Puso su mano transpirada, la escurrí, del asco a la mugre ajena. Era una paciente con piojos, cuando soltaba una palabra o cualquier gesto lo barajaba en el aire, únicos datos recibidos de ella. Me contagió los piojos. Todos tenían piojos. Aprendí a convivir con ellos. Más de uno decía cosas sensatas. Fuera de mi trabajo, mi familia era el bar, hablé con la sensatez de aquel paciente.
—Qué te pasa? Decís cosas insensatas ¿Te contagiaron los loquitos?
—Sí, los piojos, los gestos, las palabras, los ojos perdidos en neblinas que pasaban por sus corazones en múltiples circunstancias. Sin horarios, sin ropas, sin frenos, trompadas impotentes, con brazos cruzados, atados con telas raídas sucias, ni colchón que amortigüe el golpe elegido de la cabeza en el cemento. Decían que había salas menos bravas. Mentira. Gracias si me podía hacer de un grupo. Algunos tenían ganas de trabajar, dos enfermeros ayudaban y muy pocos llegaban a recuperaciones lindas. Había infiltrados que revertían aquellas linduras, los aceptaba de prepo y trabajaba igual, pero más y más, hasta que me convencí que yo no era Dios.

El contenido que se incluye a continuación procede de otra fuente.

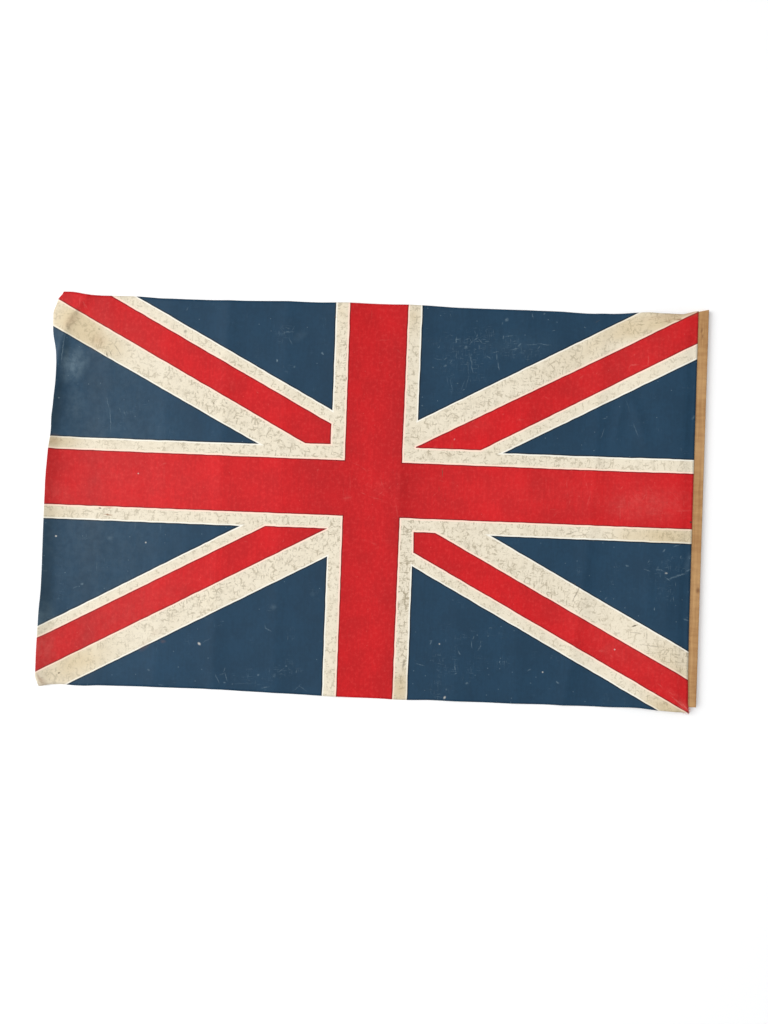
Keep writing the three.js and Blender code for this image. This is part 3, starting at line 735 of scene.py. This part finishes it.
# Cream: clean beside the other paints, yellowed in places, and crazed with dirt in the cracks.
clouds = noise(tree, where, 40, detail=4, roughness=0.6)
blots = noise(tree, where, 11, detail=4, roughness=0.65)
yellowing = maths(tree, "MULTIPLY_ADD", clouds, 0.5, marks(tree, where, YELLOWED))
yellowing = ramp(tree, yellowing, 0.1, 1.2, 0.0, 0.85)
cream = mixed(tree, yellowing, CREAM, AGED_CREAM)
dirtier = marks(tree, where, DIRTIED)
cracked_here = noise(tree, where, 9, detail=3, roughness=0.6)
cracked_here = ramp(tree, maths(tree, "MULTIPLY_ADD", dirtier, 0.25, cracked_here), 0.45, 0.60)
bent = warped(tree, where, 6.0, 2.0)
along_threads = maths(tree, "MULTIPLY", dashes(tree, bent, 2.2, 12.0, 0.55, 0.68), cracked_here)
net_here = ramp(tree, noise(tree, where, 16, detail=4, roughness=0.7), 0.50, 0.64)
net = maths(tree, "MULTIPLY", cracks(tree, bent, 9.0, 1.5), net_here)
crazing = maths(tree, "MAXIMUM", along_threads, net)
pits = ramp(tree, noise(tree, where, 2.2, detail=2, roughness=0.6), 0.58, 0.70)
pits = maths(tree, "MULTIPLY", pits, ramp(tree, blots, 0.40, 0.60))
smudges = ramp(tree, blots, 0.50, 0.80, 0.0, 0.34)
crazing = maths(tree, "MULTIPLY", crazing, 0.56)
pits = maths(tree, "MULTIPLY", pits, 0.36)
dirt = maths(tree, "MAXIMUM", maths(tree, "MAXIMUM", crazing, pits), smudges)
clear_of_edge = ramp(tree, maths(tree, "MULTIPLY_ADD", blots, 2.0, from_edge), 1.8, 3.6)
dirt = maths(tree, "MULTIPLY", dirt, clear_of_edge)
from_middle = node(tree, "ShaderNodeVectorMath", {0: where}, operation="LENGTH").outputs["Value"]
dirt = maths(tree, "MULTIPLY", dirt, ramp(tree, from_middle, 60, 420, 1.0, 0.65))
dirt = maths(tree, "MULTIPLY_ADD", dirt, dirtier, dirt)
cream = mixed(tree, dirt, cream, GRIME)
fresh = ramp(tree, yellowing, 0.1, 0.6, 1.0, 0.6)
rim = maths(tree, "MULTIPLY", ramp(tree, cream_edge, 2.4, 1.1, 0.0, 0.65), fresh)
cream = mixed(tree, rim, cream, RIM_AT_BLUE)
rim = maths(tree, "MULTIPLY", ramp(tree, red_edge, -2.8, -1.2, 0.0, 0.9), fresh)
cream = mixed(tree, rim, cream, RIM_AT_RED)

# Red and blue: brushed out thin and thick, painted lighter and darker in broad bands as the light and
# shade of the folds, and darker where they overlap the cream.
streaks = noise(tree, where, 6, detail=3, roughness=0.6, stretch=(0.5, 5, 1))
mottle = noise(tree, where, 5, detail=4, roughness=0.7)
tone = maths(tree, "MULTIPLY_ADD", streaks, 0.5, maths(tree, "MULTIPLY_ADD", mottle, 0.6, clouds))
tone = ramp(tree, tone, 0.75, 1.35, 0.91, 1.09)
# Painted light and shade of the folds, laid over the tone in broad bands.
tone = maths(tree, "MULTIPLY_ADD", tone, marks(tree, where, FOLD_LIGHT_AND_SHADE), tone)
red_tone = maths(tree, "MULTIPLY", tone, ramp(tree, red_edge, 2.2, 0.8, 1.0, 0.45))
blue_tone = maths(tree, "MULTIPLY", tone, ramp(tree, cream_edge, -2.4, -0.8, 1.0, 0.30))
red = mixed(tree, 1.0, RED, red_tone, blend="MULTIPLY")
blue = mixed(tree, 1.0, BLUE, blue_tone, blend="MULTIPLY")

# Thin places, chips and scuffs let the pale ground show through the red and blue. The broad rubs and
# the crease lines pale them too, partly as painted sheen and painted highlights.
scuff_here = maths(tree, "MULTIPLY", marks(tree, where, SCUFFED), 0.35)
scuff_here = maths(tree, "ADD", scuff_here, noise(tree, where, 30, detail=3, roughness=0.6))
scuff_here = ramp(tree, scuff_here, 0.55, 0.85)
scuffs = maths(tree, "MULTIPLY", dashes(tree, crooked, 1.3, 11.0, 0.62, 0.74), scuff_here)
scuffs = maths(tree, "MULTIPLY", scuffs, 0.24)
flecks = maths(tree, "MULTIPLY", spots(tree, where, 17.0, 1.0, 0.14), 0.4)
wear_and_sheen = maths(tree, "ADD", marks(tree, crooked, SCRATCHES_AND_CREASE_HIGHLIGHTS), maths(tree, "MAXIMUM", scuffs, flecks))
breaking_up = ramp(tree, noise(tree, where, 2.0, detail=2), 0.32, 0.62, 0.45, 1.1)
wear_and_sheen = maths(tree, "MULTIPLY", wear_and_sheen, breaking_up)
rubs_and_sheen = maths(tree, "MULTIPLY", marks(tree, where, RUBS_AND_SHEEN), ramp(tree, blots, 0.3, 0.7, 0.6, 1.4))
wear_and_sheen = maths(tree, "MINIMUM", maths(tree, "ADD", wear_and_sheen, rubs_and_sheen), 0.85)
dust_wear_and_sheen = maths(tree, "MULTIPLY_ADD", wear_and_sheen, 0.55, ramp(tree, mottle, 0.48, 0.75, 0.0, 0.07))
red = mixed(tree, dust_wear_and_sheen, red, WORN_AND_SHEEN_RED)
blue = mixed(tree, maths(tree, "MULTIPLY", wear_and_sheen, 0.7), blue, WORN_AND_SHEEN_BLUE)
chipped = maths(tree, "MINIMUM", marks(tree, where, CHIPS), 0.9)
red = mixed(tree, chipped, red, CHIPPED)
blue = mixed(tree, chipped, blue, CHIPPED)

colour = mixed(tree, is_cream, blue, cream)
colour = mixed(tree, is_red, colour, red)
# Dark specks, with painted shade along the dog-ear's crease.
specks_and_crease_shade = maths(tree, "MINIMUM", marks(tree, crooked, SPECKS_AND_CREASE_SHADE), 0.9)
colour = mixed(tree, specks_and_crease_shade, colour, DARK_SPECK_AND_SHADE)
# Brown stains, with brown painted shade along the dog-ear's crease.
stains_and_crease_shade = maths(tree, "MINIMUM", marks(tree, crooked, STAINS_AND_CREASE_SHADE), 0.9)
colour = mixed(tree, stains_and_crease_shade, colour, STAIN_AND_SHADE_BROWN)
# Painted shade along the curled fly end and beside the dog-ear's crease.
fly_end_shade = maths(tree, "MINIMUM", marks(tree, where, PAINTED_FLY_END_SHADE), 0.6)
colour = mixed(tree, fly_end_shade, colour, SHADE_TINT, blend="MULTIPLY")

# The weave shows faintly through the paint.
weave = weave_of(tree, where)
colour = mixed(tree, 1.0, colour, ramp(tree, weave, 0.0, 1.0, 0.975, 1.02), blend="MULTIPLY")
tree.links.new(colour, shader.inputs["Base Color"])

gloss = maths(tree, "MULTIPLY_ADD", clouds, 0.16, 0.40)
gloss = maths(tree, "MULTIPLY_ADD", wear_and_sheen, 0.25, gloss)
gloss = maths(tree, "MULTIPLY_ADD", is_cream, 0.06, gloss)
tree.links.new(gloss, shader.inputs["Roughness"])
shader.inputs["Specular IOR Level"].default_value = 0.15

relief = maths(tree, "MULTIPLY_ADD", weave, 0.35, maths(tree, "MULTIPLY", blots, 0.7))
add_bump(tree, shader, relief, 0.35, 0.0003)
cloth.data.materials.append(paint)

# The back and the raw edges are bare cotton with some paint soaked through.
COTTON = (0.62, 0.53, 0.38, 1)
SOAKED = (0.36, 0.29, 0.21, 1)

bare, tree, shader = new_material("bare_cotton")
where = node(tree, "ShaderNodeAttribute", attribute_name="print").outputs["Vector"]
weave = weave_of(tree, where)
soaked = noise(tree, where, 12, detail=5, roughness=0.7)
colour = mixed(tree, ramp(tree, soaked, 0.45, 0.75, 0.0, 0.6), COTTON, SOAKED)
colour = mixed(tree, 1.0, colour, ramp(tree, weave, 0.0, 1.0, 0.8, 1.1), blend="MULTIPLY")
tree.links.new(colour, shader.inputs["Base Color"])
shader.inputs["Roughness"].default_value = 0.9
add_bump(tree, shader, weave, 0.5, 0.0003)
cloth.data.materials.append(bare)


# The bottom corner of the hoist passes the batten's end, and its weave has come apart. Each loose
# thread: where it leaves the cloth, where it bends and where it ends, from the corner, and how
# much it has dropped there.
THREAD_RADIUS = 0.00025
THREAD = (0.66, 0.56, 0.46, 1)
RED_THREAD = (0.46, 0.04, 0.04, 1)
THREADS = (
    ((-0.0008, 0.0040), (0.0006, 0.0014), (0.0008, -0.0008), 0.0006),
    ((-0.0014, 0.0022), (0.0000, -0.0008), (0.0006, -0.0026), 0.0012),
    ((-0.0026, 0.0018), (-0.0012, -0.0010), (-0.0008, -0.0030), 0.0018),
    ((-0.0038, 0.0014), (-0.0026, -0.0008), (-0.0024, -0.0028), 0.0016),
    ((-0.0050, 0.0012), (-0.0044, -0.0006), (-0.0038, -0.0024), 0.0012),
    ((-0.0064, 0.0012), (-0.0060, -0.0006), (-0.0063, -0.0018), 0.0010),
    ((-0.0082, 0.0010), (-0.0076, -0.0004), (-0.0078, -0.0014), 0.0008),
    ((-0.0006, 0.0056), (0.0010, 0.0040), (0.0020, 0.0016), 0.0010),
    ((-0.0020, 0.0030), (-0.0002, 0.0002), (-0.0006, -0.0022), 0.0014),
    ((-0.0008, 0.0074), (0.0010, 0.0060), (0.0020, 0.0042), 0.0004),
)
corner_x = HOIST_BOTTOM + HOIST_EDGE[0][1]
corner_y = CLOTH_BOTTOM + BOTTOM_EDGE[-1][1]
corner = np.array((corner_x, corner_y, LAP_HEIGHT + CLOTH_THICKNESS / 2))

strands = []
for start, bend, end, drop in THREADS:
    bpy.ops.curve.primitive_nurbs_path_add()
    strand = bpy.context.object
    route = [(*start, 0), (*bend, -0.2 * drop), (*end, -drop)]
    middles = [[(a + b) / 2 for a, b in zip(*pair)] for pair in zip(route, route[1:])]
    route = [route[0], middles[0], route[1], middles[1], route[2]]
    for point, place in zip(strand.data.splines[0].points, route):
        point.co = (*(corner + np.array(place)), 1)
    strand.data.bevel_depth = THREAD_RADIUS
    strand.data.bevel_resolution = 1
    strand.data.resolution_u = 3
    strand.data.use_fill_caps = True
    bpy.ops.object.convert(target="MESH")
    strands.append(bpy.context.object)
bpy.ops.object.select_all(action="DESELECT")
for strand in strands:
    strand.select_set(True)
bpy.ops.object.join()
threads = bpy.context.object
threads.name = "frayed_threads"
bpy.ops.object.shade_smooth()

fray, tree, shader = new_material("frayed_cotton")
where = in_millimetres(tree)
painted = ramp(tree, noise(tree, where, 1.6, 2, 0.5, dimensions="3D"), 0.44, 0.56)
colour = mixed(tree, painted, THREAD, RED_THREAD)
tree.links.new(colour, shader.inputs["Base Color"])
shader.inputs["Roughness"].default_value = 0.85
fuzz = noise(tree, where, 0.25, 2, 0.6, dimensions="3D")
add_bump(tree, shader, fuzz, 0.4, 0.0001)
threads.data.materials.append(fray)

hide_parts("cloth")
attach(cloth, "root")
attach(threads, "root")


# ---- The batten --------------------------------------------------------------------------
# A planed lath of pale softwood, bare. Light bands cross its grain, and it has one knot and two
# small dark smudges near its top end.

DARK_GRAIN = (0.33, 0.16, 0.057, 1)
PALE_GRAIN = (0.52, 0.30, 0.12, 1)
PALE_PATCH = (0.55, 0.34, 0.155, 1)
KNOT = (0.19, 0.080, 0.028, 1)
KNOTS = (
    (457.5, -110, 80, 5.5, 4, 1.1), (451.6, 251, 75, 5, 2.2, 0.9), (452.6, 243, 85, 5, 2, 0.8),
)

pine, tree, shader = new_material("bare_pine")
where = warped(tree, in_millimetres(tree), 30, 1.5, dimensions="3D")
grain = noise(tree, where, 1.4, 4, 0.6, (1, 40, 1), "3D")
rings = noise(tree, where, 7, 2, 0.5, (0.6, 25, 0.6), "3D")
ripple = noise(tree, where, 5, 3, 0.6, (5, 1, 5), "3D")
patches = noise(tree, where, 45, 2, 0.5, (1, 1.2, 1), "3D")
tone = maths(tree, "ADD", maths(tree, "MULTIPLY_ADD", grain, 0.8, rings), ripple)
colour = mixed(tree, ramp(tree, tone, 1.0, 1.9), DARK_GRAIN, PALE_GRAIN)
colour = mixed(tree, ramp(tree, patches, 0.35, 0.7, 0.0, 0.4), colour, PALE_PATCH)
dark = maths(tree, "MINIMUM", marks(tree, where, KNOTS), 0.8)
colour = mixed(tree, dark, colour, KNOT)
tree.links.new(colour, shader.inputs["Base Color"])
tree.links.new(ramp(tree, tone, 1.0, 1.9, 0.62, 0.5), shader.inputs["Roughness"])
shader.inputs["Specular IOR Level"].default_value = 0.3
relief = maths(tree, "MULTIPLY_ADD", ripple, 0.6, grain)
add_bump(tree, shader, relief, 0.3, 0.0004)
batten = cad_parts["batten"]
batten.data.materials.clear()
batten.data.materials.append(pine)


# ---- The tack ----------------------------------------------------------------------------
# A small cut tack that holds the hoist to the batten, brown with rust.

DARK_RUST = (0.045, 0.016, 0.012, 1)
BRIGHT_RUST = (0.16, 0.05, 0.028, 1)

rust, tree, shader = new_material("rusted_iron")
flakes = noise(tree, in_millimetres(tree), 0.6, 4, 0.7, dimensions="3D")
colour = mixed(tree, ramp(tree, flakes, 0.35, 0.65), DARK_RUST, BRIGHT_RUST)
tree.links.new(colour, shader.inputs["Base Color"])
tree.links.new(ramp(tree, flakes, 0.35, 0.65, 0.5, 0.85), shader.inputs["Roughness"])
shader.inputs["Metallic"].default_value = 0.4
add_bump(tree, shader, flakes, 0.5, 0.0002)
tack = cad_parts["tack"]
tack.data.materials.clear()
tack.data.materials.append(rust)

El día que apareció Cecilia cambió mi perspectiva. —Dr, me presento sola, no encontré a nadie…epa, lo veo con cara de “me suicido de noche, resucito de día”. Soy la Dra Ceci, así me dicen. Vos sos el nuevo, Dr Víctor, me anotició el buchón de la entrada. El imbécil cree que sé todo lo que pasa aquí dentro. Yo le pongo cara de estúpida, te recomiendo hacer lo mismo.
—Bueno, por fin voy a tener alguien con quién intercambiar, estoy solo desde que entré y hay casos que necesito controlar, evaluaciones, métodos…
—Víctor acá tenés que usar tu inteligencia, tu corazón metelo en el bolsillo y fíjate si late de vez en cuando, es por protección neuronal.
Y se rió cristalino, presentí un alguien valioso.
—Sabés que hay tanto personal que viene, cobra y se va, parece una joda, cosa de milicos, son todos parientes.
Le conté de mejorías grupales, rompiéndome el mate y con arañazos sorpresivos, me ayudaron dos enfermeros doctos que saben más que yo.
—Víctor te invito a recorrer algunos sectores que andan bien ¿Vamos?
Ceci caminaba rapidito y al toque señalaba pacientes con problemáticas diferentes exhaustivamente conocidas por ella, aplicaba medicinas atinentes, no agresivas. —Dra Ceci, me estás dando clase ¿Cómo sabés tanto?
—Yo no sé nada, los que ya no están eran sabios eficientes.
—¿Se murieron?
—No, les dan traslado y nuca te enterás dónde. Vení que te muestro un pequeño pabellón de privilegio.
Me llevó del hombro, como una colega de toda la vida.
—Este paciente es un oligo epiléptico, la Flía lo metió en solitario, su caso no tiene remisión. Hay un enfermero desconocido que le da inyecciones “raritas” y trae comidas especiales.
—Ceci, lo que me contás es injusto…es…
—Es hijo de Videla, ¿Qué querés?, dale vamos a laburar, es lo único que podemos.
Ceci faltó muchos días. No volvió y nadie supo. Ella fue la única mujer que lloré en mi vida. A los veinte días me dieron el traslado a Melchor Romero.